DATA SEGMENT
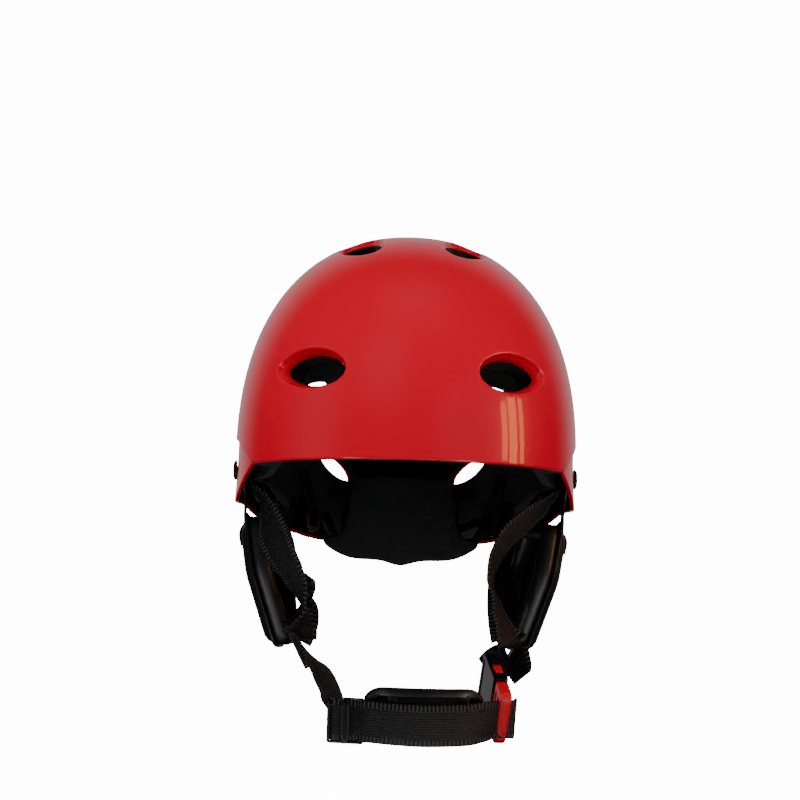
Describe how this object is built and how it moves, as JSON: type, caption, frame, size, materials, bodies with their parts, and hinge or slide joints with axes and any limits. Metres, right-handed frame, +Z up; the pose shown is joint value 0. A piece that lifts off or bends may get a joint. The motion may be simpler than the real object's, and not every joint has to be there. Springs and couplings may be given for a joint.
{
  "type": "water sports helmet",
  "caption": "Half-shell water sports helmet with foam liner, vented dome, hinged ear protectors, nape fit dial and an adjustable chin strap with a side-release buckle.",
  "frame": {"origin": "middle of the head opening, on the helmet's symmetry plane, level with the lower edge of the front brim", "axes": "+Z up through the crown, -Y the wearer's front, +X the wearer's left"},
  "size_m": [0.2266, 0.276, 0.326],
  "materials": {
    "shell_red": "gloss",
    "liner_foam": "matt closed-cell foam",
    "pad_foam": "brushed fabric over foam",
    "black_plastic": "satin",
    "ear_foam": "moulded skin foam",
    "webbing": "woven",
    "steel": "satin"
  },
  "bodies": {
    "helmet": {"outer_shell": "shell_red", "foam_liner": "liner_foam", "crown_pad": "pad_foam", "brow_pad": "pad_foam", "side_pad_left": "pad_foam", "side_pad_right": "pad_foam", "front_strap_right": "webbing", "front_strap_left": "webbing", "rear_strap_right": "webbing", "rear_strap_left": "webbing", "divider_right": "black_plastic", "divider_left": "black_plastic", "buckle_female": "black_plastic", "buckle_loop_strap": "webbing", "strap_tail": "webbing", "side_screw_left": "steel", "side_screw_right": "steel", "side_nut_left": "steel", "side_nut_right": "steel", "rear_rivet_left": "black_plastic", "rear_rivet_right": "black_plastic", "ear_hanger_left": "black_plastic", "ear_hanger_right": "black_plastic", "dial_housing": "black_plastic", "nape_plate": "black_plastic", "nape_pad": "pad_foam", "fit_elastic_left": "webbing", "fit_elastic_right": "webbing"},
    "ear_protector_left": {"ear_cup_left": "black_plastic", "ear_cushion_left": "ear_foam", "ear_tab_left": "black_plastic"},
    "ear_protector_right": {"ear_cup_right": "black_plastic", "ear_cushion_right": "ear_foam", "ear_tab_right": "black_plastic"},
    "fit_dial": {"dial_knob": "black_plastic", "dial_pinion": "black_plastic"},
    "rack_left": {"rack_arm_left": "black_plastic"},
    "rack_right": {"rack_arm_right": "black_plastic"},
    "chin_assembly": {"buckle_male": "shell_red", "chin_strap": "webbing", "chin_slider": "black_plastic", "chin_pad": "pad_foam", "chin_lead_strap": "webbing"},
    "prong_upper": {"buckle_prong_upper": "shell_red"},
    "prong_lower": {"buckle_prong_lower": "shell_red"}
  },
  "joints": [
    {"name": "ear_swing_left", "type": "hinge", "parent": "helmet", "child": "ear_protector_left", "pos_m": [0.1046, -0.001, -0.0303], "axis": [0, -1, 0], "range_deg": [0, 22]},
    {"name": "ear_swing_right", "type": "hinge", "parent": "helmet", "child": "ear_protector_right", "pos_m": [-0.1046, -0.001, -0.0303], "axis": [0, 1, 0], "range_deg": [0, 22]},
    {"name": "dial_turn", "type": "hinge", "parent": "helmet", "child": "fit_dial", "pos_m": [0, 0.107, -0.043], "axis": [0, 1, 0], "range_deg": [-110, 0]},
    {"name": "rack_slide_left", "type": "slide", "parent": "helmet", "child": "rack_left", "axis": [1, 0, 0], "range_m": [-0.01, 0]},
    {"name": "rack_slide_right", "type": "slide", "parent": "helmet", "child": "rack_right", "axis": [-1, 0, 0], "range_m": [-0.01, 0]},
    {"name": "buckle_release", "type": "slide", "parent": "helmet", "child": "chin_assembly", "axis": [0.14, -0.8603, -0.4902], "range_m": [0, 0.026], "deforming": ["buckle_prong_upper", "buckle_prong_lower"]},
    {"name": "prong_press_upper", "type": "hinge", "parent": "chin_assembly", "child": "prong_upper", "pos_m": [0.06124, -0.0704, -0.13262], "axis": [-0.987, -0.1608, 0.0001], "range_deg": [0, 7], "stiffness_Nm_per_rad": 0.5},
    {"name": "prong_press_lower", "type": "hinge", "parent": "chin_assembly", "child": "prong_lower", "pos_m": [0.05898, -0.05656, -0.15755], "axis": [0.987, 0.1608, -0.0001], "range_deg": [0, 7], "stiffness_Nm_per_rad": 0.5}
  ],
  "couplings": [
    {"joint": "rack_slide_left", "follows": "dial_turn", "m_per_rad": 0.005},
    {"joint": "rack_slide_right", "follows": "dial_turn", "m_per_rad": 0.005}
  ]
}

TASK PROMPT
Every line that holds the string "caption" should be returned.

THE RESULT
Describe how this object is built and how it moves, as JSON: type, caption, frame, size, materials, bodies with their parts, and hinge or slide joints with axes and any limits. Metres, right-handed frame, +Z up; the pose shown is joint value 0. A piece that lifts off or bends may get a joint. The motion may be simpler than the real object's, and not every joint has to be there. Springs and couplings may be given for a joint.
  "caption": "Half-shell water sports helmet with foam liner, vented dome, hinged ear protectors, nape fit dial and an adjustable chin strap with a side-release buckle.",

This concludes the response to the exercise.